**What to work on**
Reproduce each line exactly.

**Dataset section**
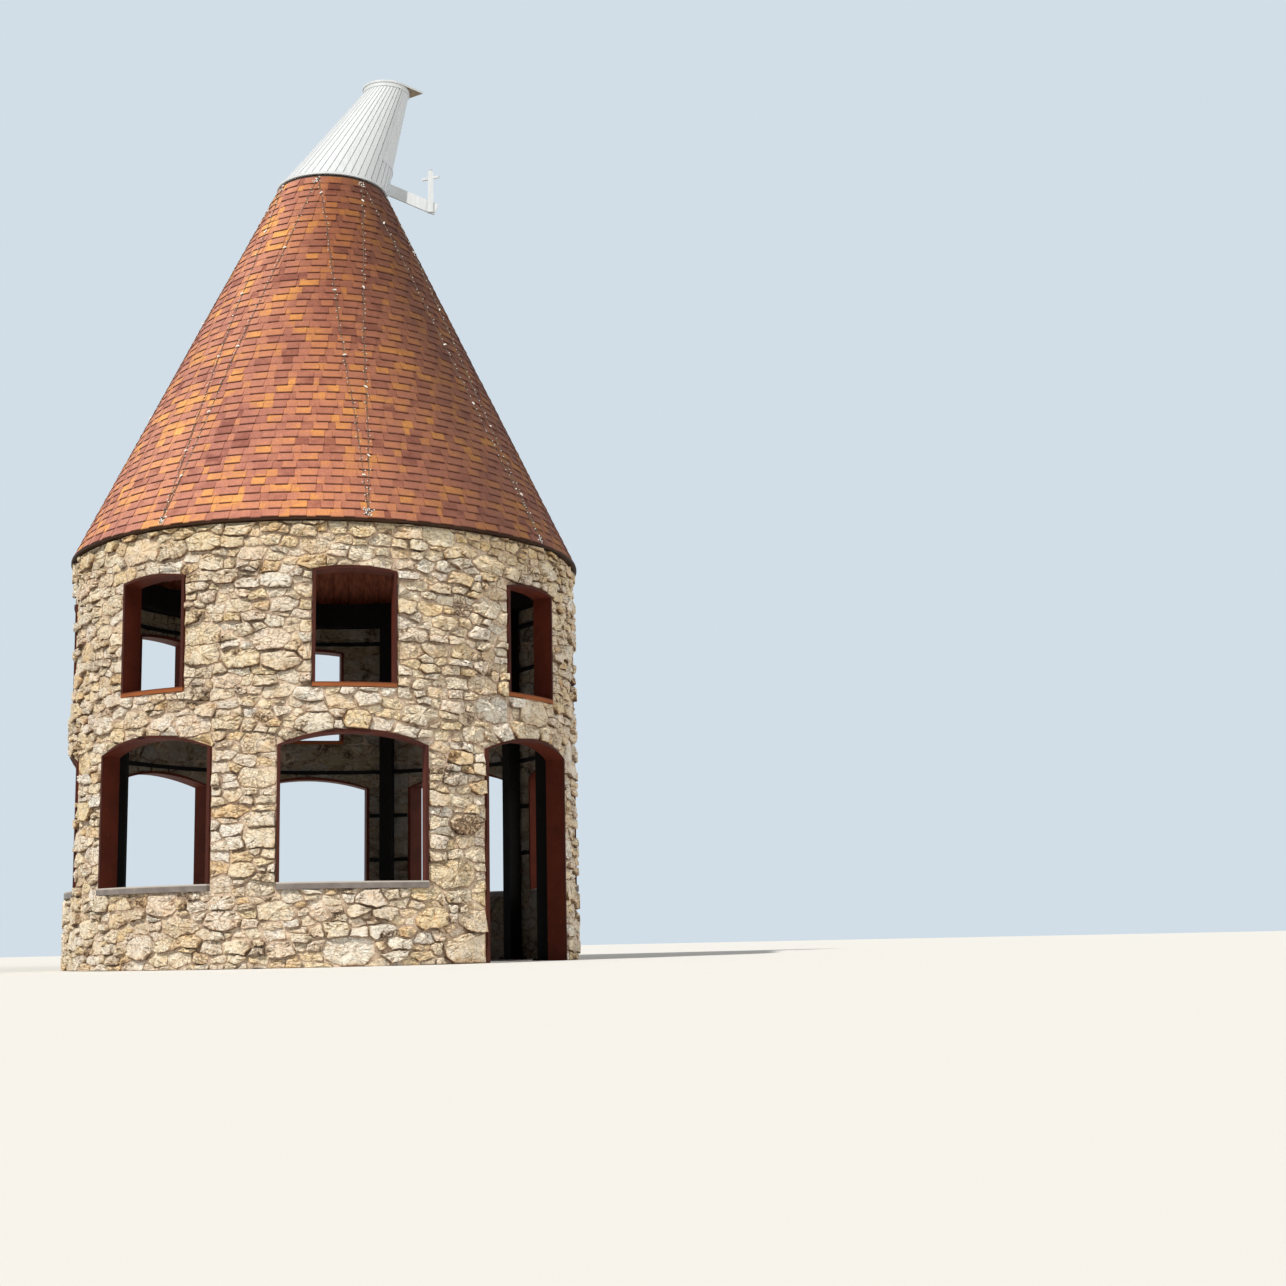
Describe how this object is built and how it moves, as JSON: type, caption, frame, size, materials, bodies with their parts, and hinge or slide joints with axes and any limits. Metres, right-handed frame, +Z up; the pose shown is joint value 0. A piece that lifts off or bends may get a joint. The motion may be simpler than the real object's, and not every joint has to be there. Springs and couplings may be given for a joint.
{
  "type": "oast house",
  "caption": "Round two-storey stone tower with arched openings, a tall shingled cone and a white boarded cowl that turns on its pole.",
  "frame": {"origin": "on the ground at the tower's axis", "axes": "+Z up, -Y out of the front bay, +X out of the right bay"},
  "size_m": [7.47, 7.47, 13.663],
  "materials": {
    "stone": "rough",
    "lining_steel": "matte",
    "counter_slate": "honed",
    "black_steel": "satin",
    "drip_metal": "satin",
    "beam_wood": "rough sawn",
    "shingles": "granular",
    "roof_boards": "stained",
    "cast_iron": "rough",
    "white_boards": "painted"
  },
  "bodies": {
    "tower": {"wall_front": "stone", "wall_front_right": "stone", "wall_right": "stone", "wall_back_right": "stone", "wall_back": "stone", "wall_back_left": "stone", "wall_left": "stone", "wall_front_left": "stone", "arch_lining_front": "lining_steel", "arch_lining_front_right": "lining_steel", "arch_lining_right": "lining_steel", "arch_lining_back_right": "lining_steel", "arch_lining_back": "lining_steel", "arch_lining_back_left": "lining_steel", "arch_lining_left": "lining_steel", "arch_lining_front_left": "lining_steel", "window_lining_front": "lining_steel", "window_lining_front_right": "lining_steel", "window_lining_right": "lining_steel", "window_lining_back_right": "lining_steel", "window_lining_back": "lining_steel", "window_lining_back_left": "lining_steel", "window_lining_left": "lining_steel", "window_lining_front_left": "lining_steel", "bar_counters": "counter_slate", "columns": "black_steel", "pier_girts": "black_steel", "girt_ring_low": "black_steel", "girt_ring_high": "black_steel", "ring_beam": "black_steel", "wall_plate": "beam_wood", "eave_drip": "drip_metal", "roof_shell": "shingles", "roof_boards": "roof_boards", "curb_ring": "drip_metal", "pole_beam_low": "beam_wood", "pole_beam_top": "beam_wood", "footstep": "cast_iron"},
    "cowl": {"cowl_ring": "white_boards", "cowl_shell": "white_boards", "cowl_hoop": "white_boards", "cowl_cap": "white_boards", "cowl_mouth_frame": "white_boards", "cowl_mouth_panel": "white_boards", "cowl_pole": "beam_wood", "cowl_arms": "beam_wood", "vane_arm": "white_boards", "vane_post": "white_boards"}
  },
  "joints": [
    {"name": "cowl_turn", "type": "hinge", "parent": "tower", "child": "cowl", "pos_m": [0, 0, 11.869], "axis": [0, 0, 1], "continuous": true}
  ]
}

**Result of the task**
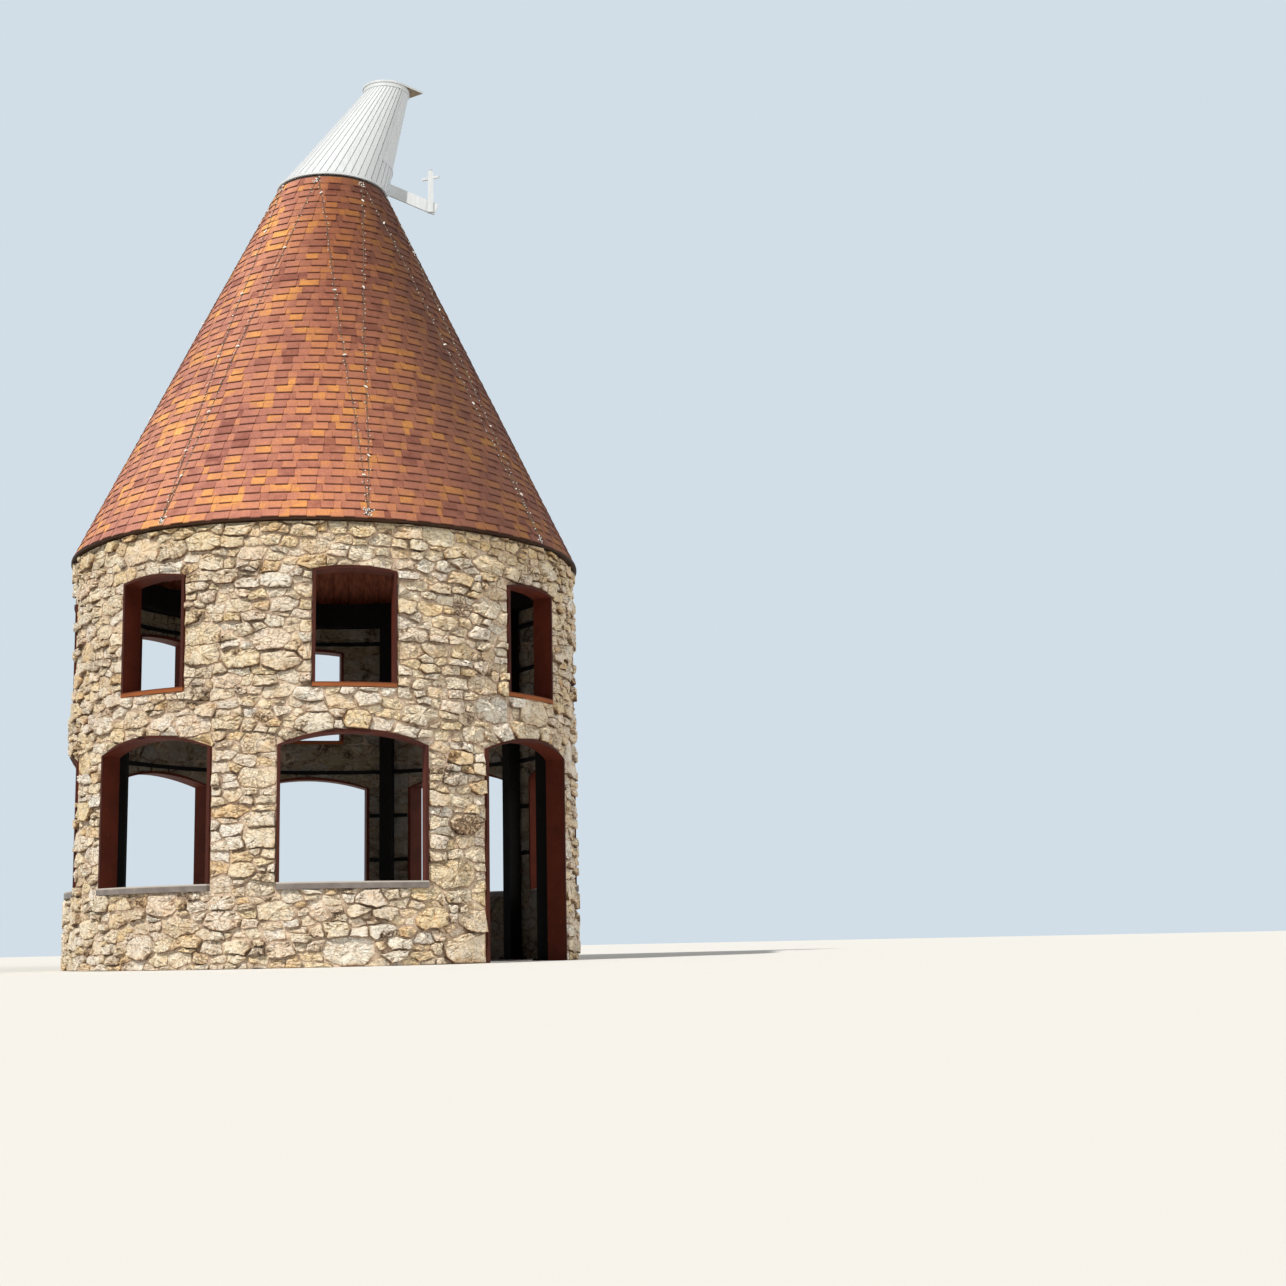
Describe how this object is built and how it moves, as JSON: type, caption, frame, size, materials, bodies with their parts, and hinge or slide joints with axes and any limits. Metres, right-handed frame, +Z up; the pose shown is joint value 0. A piece that lifts off or bends may get a joint. The motion may be simpler than the real object's, and not every joint has to be there. Springs and couplings may be given for a joint.
{
  "type": "oast house",
  "caption": "Round two-storey stone tower with arched openings, a tall shingled cone and a white boarded cowl that turns on its pole.",
  "frame": {"origin": "on the ground at the tower's axis", "axes": "+Z up, -Y out of the front bay, +X out of the right bay"},
  "size_m": [7.47, 7.47, 13.663],
  "materials": {
    "stone": "rough",
    "lining_steel": "matte",
    "counter_slate": "honed",
    "black_steel": "satin",
    "drip_metal": "satin",
    "beam_wood": "rough sawn",
    "shingles": "granular",
    "roof_boards": "stained",
    "cast_iron": "rough",
    "white_boards": "painted"
  },
  "bodies": {
    "tower": {"wall_front": "stone", "wall_front_right": "stone", "wall_right": "stone", "wall_back_right": "stone", "wall_back": "stone", "wall_back_left": "stone", "wall_left": "stone", "wall_front_left": "stone", "arch_lining_front": "lining_steel", "arch_lining_front_right": "lining_steel", "arch_lining_right": "lining_steel", "arch_lining_back_right": "lining_steel", "arch_lining_back": "lining_steel", "arch_lining_back_left": "lining_steel", "arch_lining_left": "lining_steel", "arch_lining_front_left": "lining_steel", "window_lining_front": "lining_steel", "window_lining_front_right": "lining_steel", "window_lining_right": "lining_steel", "window_lining_back_right": "lining_steel", "window_lining_back": "lining_steel", "window_lining_back_left": "lining_steel", "window_lining_left": "lining_steel", "window_lining_front_left": "lining_steel", "bar_counters": "counter_slate", "columns": "black_steel", "pier_girts": "black_steel", "girt_ring_low": "black_steel", "girt_ring_high": "black_steel", "ring_beam": "black_steel", "wall_plate": "beam_wood", "eave_drip": "drip_metal", "roof_shell": "shingles", "roof_boards": "roof_boards", "curb_ring": "drip_metal", "pole_beam_low": "beam_wood", "pole_beam_top": "beam_wood", "footstep": "cast_iron"},
    "cowl": {"cowl_ring": "white_boards", "cowl_shell": "white_boards", "cowl_hoop": "white_boards", "cowl_cap": "white_boards", "cowl_mouth_frame": "white_boards", "cowl_mouth_panel": "white_boards", "cowl_pole": "beam_wood", "cowl_arms": "beam_wood", "vane_arm": "white_boards", "vane_post": "white_boards"}
  },
  "joints": [
    {"name": "cowl_turn", "type": "hinge", "parent": "tower", "child": "cowl", "pos_m": [0, 0, 11.869], "axis": [0, 0, 1], "continuous": true}
  ]
}